Por outro lado, a pandemia trouxe um choque positivo de produtividade em setores onde havia alguma relutância empresarial em acelerar digitalização e automação, conforme revelado em algumas pesquisas recentes com gerentes corporativos. Certamente os desafios em termos de necessidade de requalificação da força de trabalho também aumentaram.

O relatório do FMI apresentou um cenário de médio prazo mais positivo para a economia dos Estados Unidos, embutindo uma avaliação favorável dos efeitos do programa fiscal do governo Biden, cuja viabilidade de aprovação política certamente foi facilitada pela crise pandêmica. Caso queira, o leitor pode incluir isso entre os “choques positivos”.

As cicatrizes, com profundidades diferentes entre os países, limitarão a extensão em que a recuperação reaproximará suas economias das trajetórias prévias à pandemia. Quanto mais curta for tal recuperação, maior será a perda permanente de PIB decorrente das diferenças entre o PIB projetado antes e depois. Má notícia em particular para economias emergentes e em desenvolvimento que, segundo o relatório do FMI, estão no lado inferior da “divergência de recuperações”.

E as tendências de crescimento após a pandemia, ou seja, já incorporando suas sequelas? Há alguma razão para esperar que mudem para cima ou para baixo como consequência duradoura da pandemia?

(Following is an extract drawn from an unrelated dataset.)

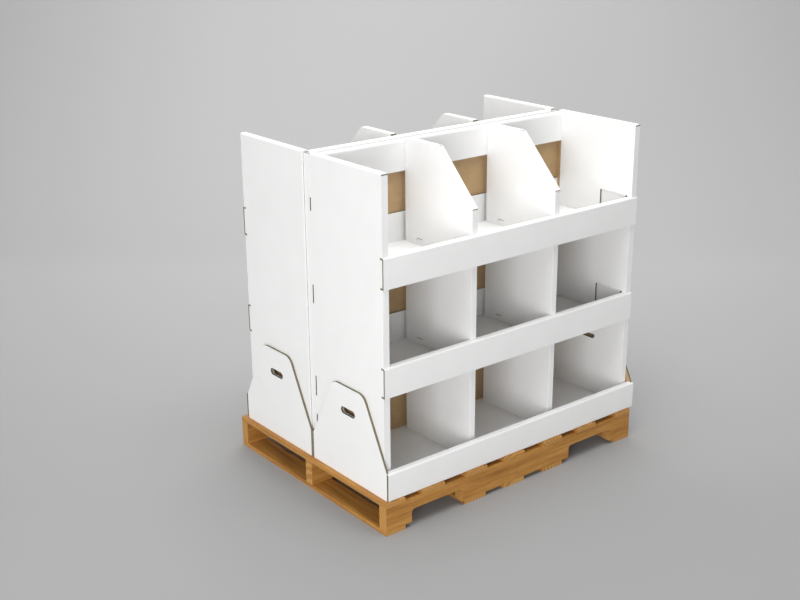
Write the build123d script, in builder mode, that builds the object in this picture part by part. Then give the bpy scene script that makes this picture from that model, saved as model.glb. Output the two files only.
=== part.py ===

Aqui, como observamos neste espaço, mora o perigo de que políticas econômicas nacionais passem a privilegiar a prevenção contra riscos e retrocedam na integração produtiva através das fronteiras que marcou a globalização nas décadas anteriores à crise financeira global, já sujeita a pressões no sentido oposto desde então. A primazia da eficiência e da minimização de custos cederia espaço à segurança contra riscos de choques sobre a disponibilidade de importações. As rupturas no abastecimento que têm marcado o atual momento da recuperação da crise podem ser usadas como justificativa para tal.

Resta ver até onde seriam estendidas as linhas demarcatórias do que será considerado “estratégico” pelos diversos países. Mas caminhar em direção ao fechamento de mercados tende a afetar negativamente a futura evolução de produtividades. Não se pode perder de vista também o exuberante resultado em termos de redução global da pobreza e menor desigualdade entre rendas per capita nacionais que acompanhou a globalização.

Há também que se levar em conta como possível consequência positiva o reforço —aparentemente o caso em muitos países— do apoio político doméstico à busca do crescimento sustentável e inclusivo. Por enquanto, porém, ficam as perdas permanentes de PIB.